3. Conditional Image Generation Stage
In the conditional image generation stage, the authors generate the final story images based on the layout and dense control conditions. The specific steps are as follows:
- Sparse Layout Control: The layout generated by the LLM controls the image generation process, ensuring that the generated images conform to the layout.
- Dense Control: T2I-Adapter is used to inject dense control conditions into the image generation process, further improving image quality.
- Identity Consistency Preservation: The Mix-of-Show method ensures that the generated character images remain consistent across different images.
4. Character Data Generation
To eliminate the burden of users collecting character data, the authors propose a training-free consistency modeling method by treating multi-view images as a video and jointly generating textures to ensure identity consistency. Additionally, the authors leverage 3D priors to generate diverse character images, ensuring that the generated data is both consistent and diverse.

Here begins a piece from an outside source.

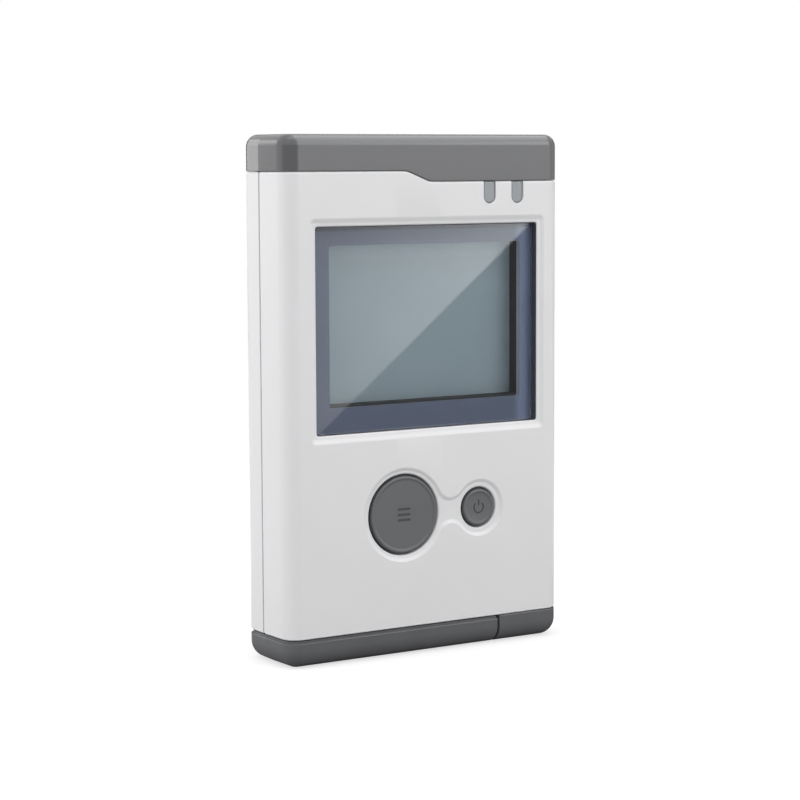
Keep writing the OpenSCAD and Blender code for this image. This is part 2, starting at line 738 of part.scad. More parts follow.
module ribbon_sockets() color("#ece8dc") {
    x = [-ribbon_socket_w / 2, ribbon_socket_w / 2];
    block(x, [board_y - ribbon_socket_t, board_y],
        [main_socket_z, main_socket_z + ribbon_socket_h]);
    block(x, [key_board_back, key_board_back + ribbon_socket_t],
        [key_socket_z, key_socket_z + ribbon_socket_h]);
}

// flat ribbon from the main board's socket down to the key board's
module key_ribbon() color("#e4e4e0") along_x([-ribbon_w / 2, ribbon_w / 2])
    let (y1 = board_y - 0.6, z1 = main_socket_z, y0 = key_board_back + 0.5,
        z0 = key_socket_z + ribbon_socket_h, t = flex_t) polygon([
            [y1, z1], [y1, z1 - 0.5], [y0, z0 + 0.5], [y0, z0], [y0 + t, z0],
            [y0 + t, z0 + 0.4], [y1 + t, z1 - 0.6], [y1 + t, z1]]);

module chip(x, z, w, h, t) color("#1b1c1e") plate(x, z, w, h, 0.3, [board_back, board_back + t]);

module microcontroller() chip(controller_x, controller_z, controller_w, controller_w, chip_t);
module memory_chip() chip(memory_x, view_z - 2 * memory_h, memory_w, memory_h, chip_t);

module amplifier_shield() color("#c8cacc") difference() {
    block([-shield_w / 2, shield_w / 2], [board_back, board_back + shield_t],
        [shield_z, shield_z + shield_h]);
    block([-shield_w / 2 + shield_wall, shield_w / 2 - shield_wall],
        [board_back - cut, board_back + shield_t - shield_wall],
        [shield_z + shield_wall, shield_z + shield_h - shield_wall]);
}

module crystal() color("#b8babd")
    plate(crystal_x, controller_z, crystal_w, crystal_l, crystal_w / 2 - 0.1,
        [board_back, board_back + crystal_t]);

module capacitors() color("#b49a6a") for (i = [0 : capacitors_n - 1])
    translate([capacitor_x + i * capacitor_pitch, board_back, capacitor_z])
        cube([capacitor_w, capacitor_t, capacitor_l]);

module beeper() color("#202124") difference() {
    bar(0, beeper_z, beeper_r, [board_back, board_back + beeper_h]);
    bar(0, beeper_z, 1, [board_back + 1, board_back + beeper_h + cut]);
}

module usb_socket() color("#c4c6c8") {
    x = [socket_x - socket_w / 2, socket_x + socket_w / 2];
    y = [key_board_back, key_board_back + socket_t];
    difference() {
        block(x, y, [socket_z, socket_z + socket_l]);
        block([x[0] + 0.4, x[1] - 0.4], [y[0] + 0.4, y[1] - 0.4], [socket_z - cut, socket_z + 7]);
    }
    block([x[0] + 1.5, x[1] - 1.5], [socket_y - 0.4, socket_y + 0.4], [socket_z + 1, socket_z + 7.2]);
}

// ---------- battery ----------

// a cell from its flat end at x, the button towards dir
module cell(x, z, dir) translate([x, cell_y, z]) rotate([0, dir * 90, 0]) rotate_extrude()
    let (r = cell_d / 2, body = cell_l - nub_cell_l) polygon([
        [0, 0], [r - 0.4, 0], [r, 0.4], [r, body - 0.4], [r - 0.4, body], [nub_cell_r, body],
        [nub_cell_r, cell_l], [0, cell_l]]);

module battery_upper() color("#3a6ea8") cell(bay_left + plate_t + spring_l, cell_high_z, 1);
module battery_lower() color("#3a6ea8") cell(bay_right - plate_t - spring_l, cell_low_z, -1);

module battery_contacts() color("#c9cbce") for (x = [bay_left, bay_right - plate_t],
    z = [cell_low_z, cell_high_z])
    block([x, x + plate_t], [cell_y - contact_w / 2, cell_y + contact_w / 2],
        [z - contact_h / 2, z + contact_h / 2]);

// Contact springs: one tube each, a cone of curls between two short straight ends.
curls = 2.5;
curl_rings = 8;
coil_r0 = 3.6;
coil_r1 = 1.2;
tube_sides = 6;
rings = curls * curl_rings;
coil_start = 1.2 * wire_d;
coil_run = spring_l - 2 * coil_start;
coil = [for (i = [0 : rings]) let (t = i / rings, a = 360 * curls * t,
    r = coil_r0 + (coil_r1 - coil_r0) * t)
    [coil_start + coil_run * t, r * cos(a), r * sin(a)]];
spring_path = concat([[0, coil[0].y, coil[0].z]], coil, [[spring_l, coil[rings].y, coil[rings].z]]);
function unit(v) = v / norm(v);
function heading(p, i) = i == 0 || i == len(p) - 1 ? [1, 0, 0]
    : unit(unit(p[i + 1] - p[i]) + unit(p[i] - p[i - 1]));
function ring(p, i) = let (h = heading(p, i), out = [0, p[i].y, p[i].z],
    u = unit(out - h * (out * h)), v = cross(h, u))
    [for (k = [0 : tube_sides - 1]) let (a = 360 * k / tube_sides)
        p[i] + (u * cos(a) + v * sin(a)) * wire_d / 2];
spring_gap = min([for (i = [0 : rings], j = [0 : rings]) if (j - i >= curl_rings / 2)
    norm(coil[j] - coil[i])]) - wire_d;
echo(str("least gap of a contact spring to itself: ", spring_gap, " mm"));

module spring() {
    n = len(spring_path);
    points = [for (i = [0 : n - 1]) each ring(spring_path, i)];
    sides = [for (i = [0 : n - 2], k = [0 : tube_sides - 1])
        let (a = i * tube_sides + k, b = i * tube_sides + (k + 1) % tube_sides)
        each [[a, b, b + tube_sides], [a, b + tube_sides, a + tube_sides]]];
    ends = [for (k = [1 : tube_sides - 2]) each [[0, k + 1, k],
        [(n - 1) * tube_sides, (n - 1) * tube_sides + k, (n - 1) * tube_sides + k + 1]]];
    polyhedron(points, concat(sides, ends), convexity = 6);
}

module battery_springs() color("#c9cbce") {
    translate([bay_left + plate_t, cell_y, cell_high_z]) spring();
    translate([bay_right - plate_t, cell_y, cell_low_z]) rotate([0, 0, 180]) spring();
}

// ---------- fasteners ----------

// a cross-recessed screw whose head's top is at y
module screw(x, z, y, length, r, head, thick) difference() {
    union() {
        bar(x, z, head, [y - thick, y]);
        bar(x, z, r, [y - length, y - thick + merge]);
    }
    for (a = [0, 90]) translate([x, y, z]) rotate([0, a, 0])
        translate([-head * 0.6, -thick * 0.5, -head * 0.13])
            cube([head * 1.2, thick, head * 0.26]);
}

module housing_screws() color("#a9abae") for (sx = [-1, 1], z = [post_low_z, post_high_z])
    screw(sx * post_x, z, rear_y - head_seat + head_t, housing_screw_l, screw_r, head_r, head_t);

module board_screws() color("#a9abae") for (sx = [-1, 1], b = bosses)
    screw(sx * b.x, b.y, board_back + board_head_t, board_screw_l, board_screw_r, board_head_r,
        board_head_t);

front_housing();
rear_housing();
top_end_cap();
bottom_corner_cap();
battery_cover();
display_window();
window_mask();
display_gasket();
lcd_glass();
lcd_backlight();
lcd_holder();
lcd_flex();
mode_button();
mode_switch_plunger();
mode_switch();
power_button();
power_switch_plunger();
power_switch();
indicator_window_left();
indicator_window_right();
indicator_leds();
electrode_left();
electrode_right();
electrode_contacts();
main_board();
key_board();
key_ribbon();
ribbon_sockets();
microcontroller();
amplifier_shield();
memory_chip();
crystal();
capacitors();
beeper();
usb_socket();
battery_upper();
battery_lower();
battery_springs();
battery_contacts();
housing_screws();
board_screws();
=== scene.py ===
"""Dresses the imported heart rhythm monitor: shells, display, keys, electrodes, cells, screws."""

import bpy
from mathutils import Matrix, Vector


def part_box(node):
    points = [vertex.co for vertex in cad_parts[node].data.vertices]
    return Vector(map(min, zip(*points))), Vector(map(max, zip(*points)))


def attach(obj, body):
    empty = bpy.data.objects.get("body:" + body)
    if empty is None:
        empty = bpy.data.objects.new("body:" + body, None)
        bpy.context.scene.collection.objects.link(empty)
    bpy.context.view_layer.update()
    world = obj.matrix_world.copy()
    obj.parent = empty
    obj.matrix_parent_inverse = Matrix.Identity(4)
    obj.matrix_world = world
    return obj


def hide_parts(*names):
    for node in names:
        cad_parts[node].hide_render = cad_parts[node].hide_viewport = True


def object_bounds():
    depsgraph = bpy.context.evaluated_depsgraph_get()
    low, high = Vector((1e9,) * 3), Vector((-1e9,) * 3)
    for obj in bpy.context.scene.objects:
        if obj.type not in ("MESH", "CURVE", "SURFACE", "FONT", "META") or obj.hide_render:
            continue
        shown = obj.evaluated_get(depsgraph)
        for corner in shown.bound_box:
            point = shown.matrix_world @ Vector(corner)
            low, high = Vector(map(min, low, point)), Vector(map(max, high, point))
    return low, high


bl_info = {
    "name": "ECG home monitor",
    "version": (1, 0, 0),
    "blender": (4, 5, 0),
    "location": "View3D > Sidebar > Monitor",
    "description": "Builds the visible pieces of a handheld heart rhythm monitor round its frame",
    "category": "Object",
}

from math import atan2, cos, pi, radians, sin, sqrt, tan

import bmesh
import bpy
from mathutils import Matrix, Vector

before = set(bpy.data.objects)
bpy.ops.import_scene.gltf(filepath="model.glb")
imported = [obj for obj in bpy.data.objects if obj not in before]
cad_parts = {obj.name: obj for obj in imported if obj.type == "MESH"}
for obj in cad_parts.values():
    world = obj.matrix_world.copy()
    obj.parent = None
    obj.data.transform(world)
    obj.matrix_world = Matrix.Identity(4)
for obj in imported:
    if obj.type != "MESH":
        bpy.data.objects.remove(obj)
CAD_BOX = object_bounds()

MM = 0.001
LEAST_RADIUS = 0.3      # an edge drawn in past its own radius keeps this one
OUTSIDE = 1.0           # how far a cutting shape starts outside what it cuts


def box(node):
    """Lowest and highest corner of a CAD node in millimetres."""
    return [[round(c / MM, 4) for c in corner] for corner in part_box(node)]


def span(node):
    """Middle and size of a CAD node in millimetres."""
    low, high = box(node)
    return [(a + b) / 2 for a, b in zip(low, high)], [b - a for a, b in zip(low, high)]


HALF_W = round(CAD_BOX[1].x / MM, 4)
TOP_Z = round(CAD_BOX[1].z / MM, 4)
_, FRONT_Y, FOOT_Z = box("front_housing")[0]
REAR_Y = -FRONT_Y
GASKET_RIM = 2.3        # width of the foam frame behind the window
MERGE = 0.2             # how far joined shapes run into each other
MOUTH_EDGE = 0.15       # rounding of the openings in the back
POST = 2.2              # radius of a housing screw's post
POST_BORE = 0.95
BOSS = 2.0              # radius of a board screw's boss
BOSS_BORE = 0.85
HOUSING_HEAD = 1.9      # radius of a housing screw's head
BOARD_HEAD = 1.6        # radius of a board screw's head
UPPER_BOSS_X = 9.0      # upper board screws, either side of the middle
RIGHT_PEG_X = 19.75     # right pegs of the key board
BAY_WALL = 0.8          # wall of the battery tray
TAB_XS = (-20, 5)       # snap tabs of the battery cover
STUD_RISE = 9           # studs of an electrode, above and below its middle
PLUG = (9.8 / 2, 6.4 / 2)       # half the width and depth of the plug recess
PLUG_WALL = 1.0
CAP_PEG = 0.9           # radius of the corner cap's pegs
CAP_PEG_X = 3           # pegs, either side of the plug recess's middle
CROWN = ((103.1, 0.05), (103.45, 0.16), (103.8, 0.32), (104.1, 0.52), (104.4, 0.8),
         (104.62, 1.07), (104.8, 1.37), (104.92, 1.68))     # height and inset of the cap's top


# ---------- sizes and colours a user would change ----------

def length(name, description, millimetres):
    return bpy.props.FloatProperty(name=name, description=description, default=millimetres * MM,
                                   precision=5, subtype="DISTANCE", unit="LENGTH")


def angle(name, description, degrees):
    return bpy.props.FloatProperty(name=name, description=description, default=radians(degrees),
                                   subtype="ANGLE", unit="ROTATION")


def number(name, description, value):
    return bpy.props.FloatProperty(name=name, description=description, default=value, min=0.0)


def colour(name, description, rgb):
    return bpy.props.FloatVectorProperty(name=name, description=description, default=rgb,
                                         size=3, min=0.0, max=1.0, subtype="COLOR")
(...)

Main Results and Conclusions
1. Main Results
Through experiments, the authors demonstrate the superiority of their method in generating high-quality, text-aligned, and identity-consistent story images. Whether users provide character images or only text input, the method can produce satisfactory results. The experimental results show that the method outperforms existing methods in both text-to-image similarity and image-to-image similarity.
2. Conclusions
The proposed AutoStory system combines large language models and large-scale text-to-image models to achieve high-quality, diverse, and consistent story image generation. This method not only reduces user workload but also eliminates the need for users to collect character data by automatically generating it. Experiments prove that the method outperforms existing methods in terms of generation quality and character consistency, and it can be easily generalized to different characters, scenes, and styles without requiring time-consuming large-scale training.
Highlights and Innovations of the Research
- Fully Automated Story Visualization Pipeline: AutoStory can generate diverse, high-quality, and consistent story images with minimal user input.

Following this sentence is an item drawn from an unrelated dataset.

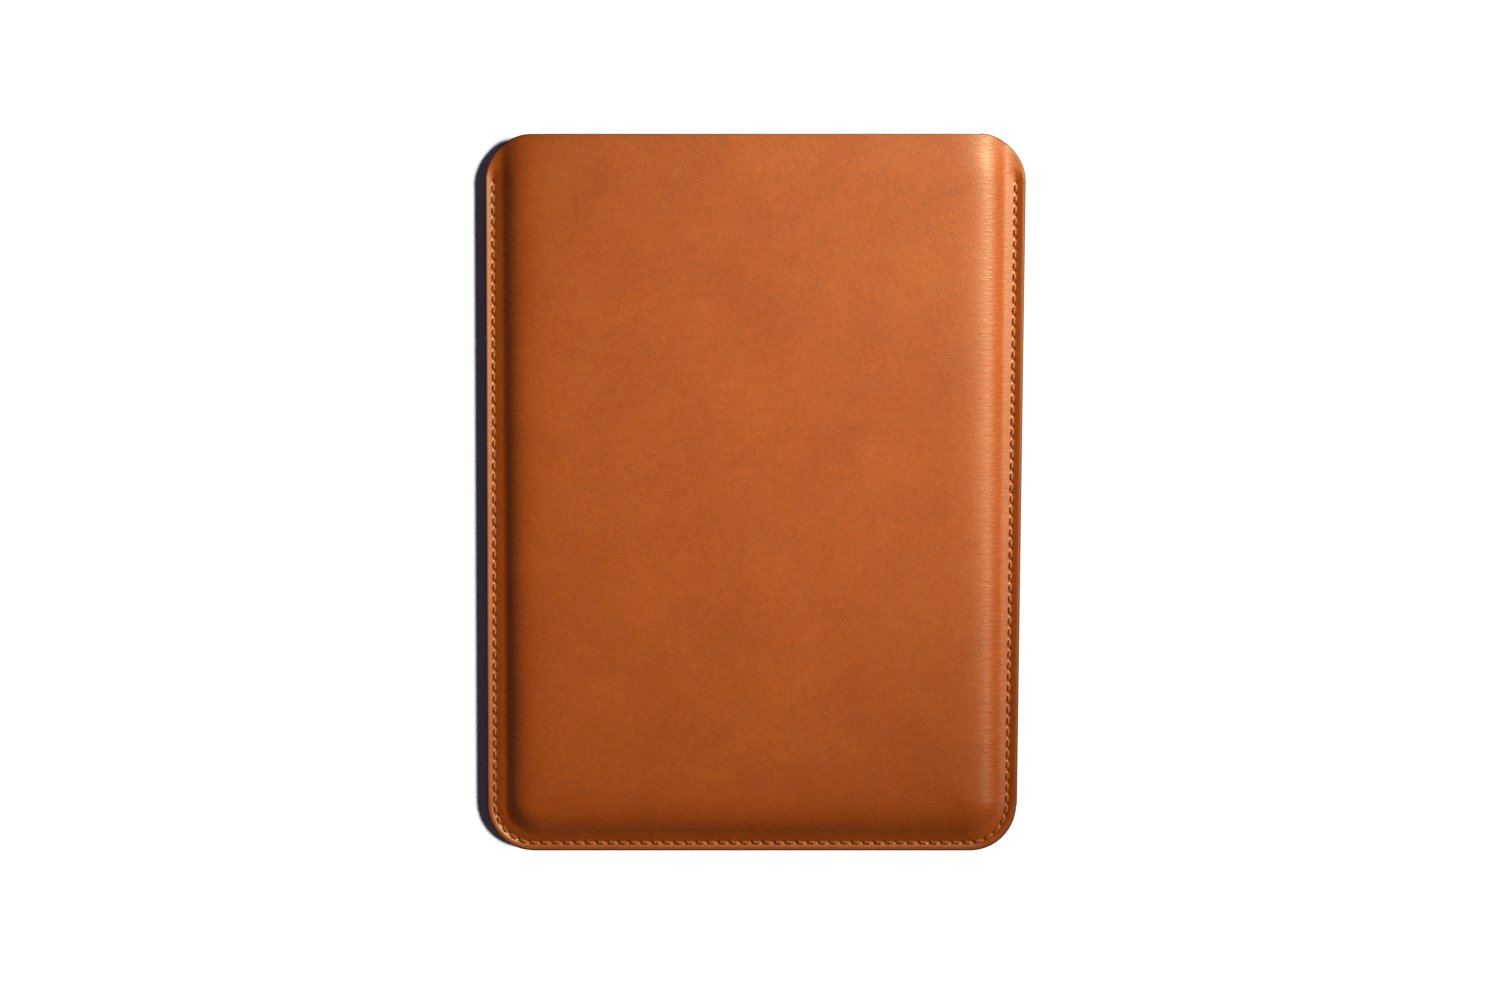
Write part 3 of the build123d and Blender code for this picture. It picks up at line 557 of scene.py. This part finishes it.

- Combination of Sparse and Dense Control Conditions: Sparse control signals are used for layout generation, while dense control signals are used for high-quality image generation. A simple yet effective dense condition generation module is proposed.
- Multi-View Consistent Character Generation: A method is proposed to generate multi-view consistent character images without requiring users to draw or collect character images.
- Flexible User Interaction: Users can adjust the generated results through simple interactions, such as providing character images, adjusting layouts, or sketching.
Significance and Value of the Research
This research holds significant scientific and practical value in the field of story visualization. By combining large language models and large-scale text-to-image models, AutoStory not only improves the quality and consistency of image generation but also greatly reduces user workload. The method has broad application prospects in art creation, child education, and cultural heritage, providing users with rich visual expression tools.
Other Valuable Information
The paper also demonstrates the adaptability of AutoStory in various scenarios, such as generating characters with specific appearances, side views, zoomed-out views, environment-focused images, and characters with different emotions. Additionally, the authors explore the challenges of generating multi-character story images and propose future improvements, such as handling multi-character scenes by generating individual high-quality character images and stitching them into story images.
Through innovative methods and techniques, this paper brings new breakthroughs to the field of story visualization, showcasing the great potential of automated high-quality story image generation.